— Следите ли вы за молодыми писателями? Что вообще происходит в этом плане сейчас в израильской литературе?
— Немного. За теми, которым около сорока лет. Многие из них сейчас преподают в университетах. Я первый автор, которому предложили преподавать не потому, что я был ученым, но являюсь писателем. Сейчас такое часто встречается, в том числе есть преподаватели поэзии. И это очень здорово, потому что казалось, будто проза прикончит поэзию.
Расцвет нашей поэзии пришелся на 50-60-е годы XX века, а потом случались моменты, когда ее, можно сказать, и не было, но сейчас есть много поэтов, которые не ждут, что стихи будут продаваться огромными тиражами. Они рады и сотне экземпляров. Иногда они сами платят за печать. И происходит возрождение поэзии. Мне кажется, что поэзия всегда была авангардна по отношению к прозе. Литература может развиваться, пока поэзия создает новые смыслы, новый язык, новые ощущения. Я начал писать в конце 50-х, и я помню, что поэзия того времени была для меня ориентиром в работе над прозой.
— А каковы основные темы современной израильской литературы?
— Израиль — лаборатория многих конфликтов. Конфликты, самоидентификация и другие связанные с этим вещи дают широкий простор для интересной литературы. Израильско-палестинский конфликт. Холокост. Он встречается постоянно, даже у тех, у кого нет связи с Холокостом через семейную историю. Это очень удачная тема. Можно делать все что угодно, так как катастрофа была столь грандиозной, исчезновение людей было столь множественным, что вам ничего не нужно выдумывать (например, история разлученных во время Холокоста мужа с женой, где муж потом находит другую жену, а старая возвращается). Это был такой хаос в человеческих отношениях, и это дает возможность для множества комбинаций, многих сюжетов.
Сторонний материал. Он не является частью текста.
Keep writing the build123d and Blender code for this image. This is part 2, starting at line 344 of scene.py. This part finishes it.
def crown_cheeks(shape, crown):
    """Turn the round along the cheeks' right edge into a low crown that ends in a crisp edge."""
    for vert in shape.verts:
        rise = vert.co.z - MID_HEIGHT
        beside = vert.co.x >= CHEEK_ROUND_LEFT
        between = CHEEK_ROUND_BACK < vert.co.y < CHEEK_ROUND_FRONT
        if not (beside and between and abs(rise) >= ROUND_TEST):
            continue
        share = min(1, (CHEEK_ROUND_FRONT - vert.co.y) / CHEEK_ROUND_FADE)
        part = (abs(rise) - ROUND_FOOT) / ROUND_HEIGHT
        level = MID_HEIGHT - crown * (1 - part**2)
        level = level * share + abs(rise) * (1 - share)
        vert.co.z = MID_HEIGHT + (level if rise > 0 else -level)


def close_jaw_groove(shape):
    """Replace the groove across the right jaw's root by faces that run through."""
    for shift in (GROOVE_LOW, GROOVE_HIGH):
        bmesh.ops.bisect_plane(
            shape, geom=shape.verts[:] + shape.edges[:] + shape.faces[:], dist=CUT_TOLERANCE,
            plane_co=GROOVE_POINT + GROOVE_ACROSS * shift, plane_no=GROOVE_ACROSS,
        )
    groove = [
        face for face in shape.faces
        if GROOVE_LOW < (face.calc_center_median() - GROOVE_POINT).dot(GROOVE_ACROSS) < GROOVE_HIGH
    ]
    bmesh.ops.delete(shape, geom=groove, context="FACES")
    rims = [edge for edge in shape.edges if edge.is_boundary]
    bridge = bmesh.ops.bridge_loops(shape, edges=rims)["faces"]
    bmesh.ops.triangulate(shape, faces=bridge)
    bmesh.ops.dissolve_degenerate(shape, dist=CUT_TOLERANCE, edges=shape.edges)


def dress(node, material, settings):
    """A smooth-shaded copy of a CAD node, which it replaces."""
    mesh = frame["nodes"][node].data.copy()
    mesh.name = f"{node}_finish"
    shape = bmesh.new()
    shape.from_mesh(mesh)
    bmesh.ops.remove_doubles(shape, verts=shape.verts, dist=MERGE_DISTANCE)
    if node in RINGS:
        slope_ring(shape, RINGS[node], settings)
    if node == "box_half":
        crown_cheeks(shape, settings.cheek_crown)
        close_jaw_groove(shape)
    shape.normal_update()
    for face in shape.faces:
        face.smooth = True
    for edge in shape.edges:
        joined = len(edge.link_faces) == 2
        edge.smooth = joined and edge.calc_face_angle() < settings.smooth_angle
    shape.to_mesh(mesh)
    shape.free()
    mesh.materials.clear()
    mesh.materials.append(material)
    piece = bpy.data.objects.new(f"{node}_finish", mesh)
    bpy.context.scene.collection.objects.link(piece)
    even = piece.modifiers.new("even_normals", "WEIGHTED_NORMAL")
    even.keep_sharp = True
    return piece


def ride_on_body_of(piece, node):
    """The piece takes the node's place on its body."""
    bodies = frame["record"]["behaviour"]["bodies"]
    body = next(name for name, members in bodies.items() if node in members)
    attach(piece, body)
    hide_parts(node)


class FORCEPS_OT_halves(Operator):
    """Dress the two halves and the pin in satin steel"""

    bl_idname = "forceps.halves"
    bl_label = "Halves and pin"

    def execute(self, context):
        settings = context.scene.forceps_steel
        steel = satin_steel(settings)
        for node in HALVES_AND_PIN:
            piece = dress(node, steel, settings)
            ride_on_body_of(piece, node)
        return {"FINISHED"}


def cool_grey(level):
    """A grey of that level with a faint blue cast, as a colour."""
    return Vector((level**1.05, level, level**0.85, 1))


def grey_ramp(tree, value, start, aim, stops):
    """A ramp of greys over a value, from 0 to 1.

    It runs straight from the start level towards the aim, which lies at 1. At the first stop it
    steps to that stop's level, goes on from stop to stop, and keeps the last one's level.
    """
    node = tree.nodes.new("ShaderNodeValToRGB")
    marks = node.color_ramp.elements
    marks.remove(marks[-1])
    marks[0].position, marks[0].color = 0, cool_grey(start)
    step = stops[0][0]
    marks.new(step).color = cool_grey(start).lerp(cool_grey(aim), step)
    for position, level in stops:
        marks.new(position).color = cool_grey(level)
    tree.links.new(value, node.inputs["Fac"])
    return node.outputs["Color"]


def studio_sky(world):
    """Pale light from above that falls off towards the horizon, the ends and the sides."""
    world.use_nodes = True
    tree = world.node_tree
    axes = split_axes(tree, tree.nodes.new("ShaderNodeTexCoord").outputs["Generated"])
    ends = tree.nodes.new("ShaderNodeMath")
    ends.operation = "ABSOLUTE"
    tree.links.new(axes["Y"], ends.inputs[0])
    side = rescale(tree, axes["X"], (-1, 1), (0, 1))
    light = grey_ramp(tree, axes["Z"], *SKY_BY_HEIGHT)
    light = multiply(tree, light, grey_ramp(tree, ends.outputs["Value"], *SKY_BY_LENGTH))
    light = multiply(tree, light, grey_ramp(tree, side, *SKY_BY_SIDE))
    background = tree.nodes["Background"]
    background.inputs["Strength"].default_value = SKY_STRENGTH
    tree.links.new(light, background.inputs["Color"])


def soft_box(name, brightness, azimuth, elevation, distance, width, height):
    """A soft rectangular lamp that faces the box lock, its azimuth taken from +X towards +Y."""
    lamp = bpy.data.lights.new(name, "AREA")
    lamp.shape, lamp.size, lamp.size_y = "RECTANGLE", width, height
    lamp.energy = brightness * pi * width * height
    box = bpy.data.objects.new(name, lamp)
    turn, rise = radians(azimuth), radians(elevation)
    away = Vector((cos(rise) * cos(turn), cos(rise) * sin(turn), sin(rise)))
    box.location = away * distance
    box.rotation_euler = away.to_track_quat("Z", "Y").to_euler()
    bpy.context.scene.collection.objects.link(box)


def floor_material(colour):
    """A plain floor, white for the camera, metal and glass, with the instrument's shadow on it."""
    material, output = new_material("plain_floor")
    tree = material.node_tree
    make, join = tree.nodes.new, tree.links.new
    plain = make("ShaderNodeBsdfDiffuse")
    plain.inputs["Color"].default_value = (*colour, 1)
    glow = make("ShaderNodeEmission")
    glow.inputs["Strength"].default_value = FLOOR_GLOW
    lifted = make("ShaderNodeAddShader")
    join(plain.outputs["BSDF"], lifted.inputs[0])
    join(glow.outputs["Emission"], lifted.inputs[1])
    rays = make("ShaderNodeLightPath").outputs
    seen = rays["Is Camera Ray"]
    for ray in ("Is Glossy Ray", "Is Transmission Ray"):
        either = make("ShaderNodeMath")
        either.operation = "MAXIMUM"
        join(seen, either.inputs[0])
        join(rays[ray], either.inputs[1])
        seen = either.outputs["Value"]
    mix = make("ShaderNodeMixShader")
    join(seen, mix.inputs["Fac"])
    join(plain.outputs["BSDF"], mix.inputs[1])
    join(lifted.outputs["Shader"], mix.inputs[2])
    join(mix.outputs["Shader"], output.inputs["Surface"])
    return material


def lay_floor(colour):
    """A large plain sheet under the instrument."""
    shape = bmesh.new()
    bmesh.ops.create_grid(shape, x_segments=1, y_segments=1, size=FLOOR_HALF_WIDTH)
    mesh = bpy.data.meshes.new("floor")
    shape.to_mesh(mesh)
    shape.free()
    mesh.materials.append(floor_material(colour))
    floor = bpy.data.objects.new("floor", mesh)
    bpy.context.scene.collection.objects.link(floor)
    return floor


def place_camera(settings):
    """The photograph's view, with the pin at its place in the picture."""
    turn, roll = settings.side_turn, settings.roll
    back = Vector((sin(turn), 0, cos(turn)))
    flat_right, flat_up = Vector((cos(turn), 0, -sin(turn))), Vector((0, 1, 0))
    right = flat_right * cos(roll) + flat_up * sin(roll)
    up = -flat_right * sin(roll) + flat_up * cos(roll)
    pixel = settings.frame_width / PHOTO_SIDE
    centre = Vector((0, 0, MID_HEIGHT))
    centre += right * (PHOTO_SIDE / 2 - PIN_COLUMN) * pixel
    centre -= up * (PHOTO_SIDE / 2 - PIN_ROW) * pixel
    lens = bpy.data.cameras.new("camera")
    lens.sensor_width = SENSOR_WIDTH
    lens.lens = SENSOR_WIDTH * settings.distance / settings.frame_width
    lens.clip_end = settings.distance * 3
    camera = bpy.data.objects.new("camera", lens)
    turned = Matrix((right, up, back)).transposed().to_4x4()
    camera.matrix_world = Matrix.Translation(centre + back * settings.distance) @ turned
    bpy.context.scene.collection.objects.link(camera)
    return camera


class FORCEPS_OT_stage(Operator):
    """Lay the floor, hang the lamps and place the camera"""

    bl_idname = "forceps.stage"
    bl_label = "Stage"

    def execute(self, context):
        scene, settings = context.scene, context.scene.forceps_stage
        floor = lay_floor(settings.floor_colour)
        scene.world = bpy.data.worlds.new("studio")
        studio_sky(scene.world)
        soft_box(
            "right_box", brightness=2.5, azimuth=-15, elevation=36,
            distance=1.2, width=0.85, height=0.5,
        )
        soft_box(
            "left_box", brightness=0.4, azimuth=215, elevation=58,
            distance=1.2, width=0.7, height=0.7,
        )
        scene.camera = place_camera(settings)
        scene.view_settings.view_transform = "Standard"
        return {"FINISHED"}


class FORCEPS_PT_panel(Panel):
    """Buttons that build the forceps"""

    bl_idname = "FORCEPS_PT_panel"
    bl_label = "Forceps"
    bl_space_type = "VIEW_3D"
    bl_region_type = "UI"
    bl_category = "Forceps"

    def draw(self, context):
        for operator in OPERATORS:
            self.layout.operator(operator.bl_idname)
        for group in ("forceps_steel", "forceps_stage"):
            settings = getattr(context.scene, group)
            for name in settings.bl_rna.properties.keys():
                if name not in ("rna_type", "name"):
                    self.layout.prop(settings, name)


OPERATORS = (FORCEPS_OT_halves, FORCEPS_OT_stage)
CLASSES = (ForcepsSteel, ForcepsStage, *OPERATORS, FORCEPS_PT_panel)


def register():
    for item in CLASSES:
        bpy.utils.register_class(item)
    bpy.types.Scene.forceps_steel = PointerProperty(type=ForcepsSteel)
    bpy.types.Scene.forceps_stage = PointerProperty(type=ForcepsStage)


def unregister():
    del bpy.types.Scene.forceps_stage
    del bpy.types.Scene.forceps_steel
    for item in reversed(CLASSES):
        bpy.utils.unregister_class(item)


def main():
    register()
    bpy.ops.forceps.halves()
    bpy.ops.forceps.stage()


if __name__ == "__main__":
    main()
Конфликт с Палестиной невероятно важен для меня. Я знаю, что происходит, и я все время думаю о каких-то альтернативных решениях. Наша страна стала ультраправой. Я воевал и никогда не видел столько ненависти и презрения к арабам, сколько вижу сейчас. Левые окончательно прекратили свое существование и не предлагают никаких альтернатив. Я возвращаюсь к этой теме снова и снова. Я не думаю, будто мое творчество может что-то изменить, но пишу статьи и пользуюсь славой писателя для того, чтобы влиять на определенные ситуации.
И в то же время складывается удивительная картина: есть люди, которым не нравятся мои идеи, но они продолжают читать мои книги.
— Вы с Амосом Озом, Давидом Гроссманом и Меиром Шалевом придерживаетесь одних политических взглядов и даже воспринимаетесь как некая единая группа. А есть ли что-то в их творчестве, близкое вам?
— В определенном смысле. Каждый, безусловно, уникален. Но есть критики, которые пишут о книгах нашего поколения и видят сходства, как мы видим их у предыдущих поколений. Предшествующее поколение было поколением Войны за независимость. Десять крупных фигур. Например, Самех Изхар, Моше Шамир, Хаим Гури, Биньямин Таммуз… И когда мы читаем их сейчас всех вместе, то видим сходства. И я думаю, когда возникнет некая перспектива после нашей смерти, люди скажут, что, несмотря на наши творческие и биографические различия, все равно найдется какой-то один общий мотив для всех.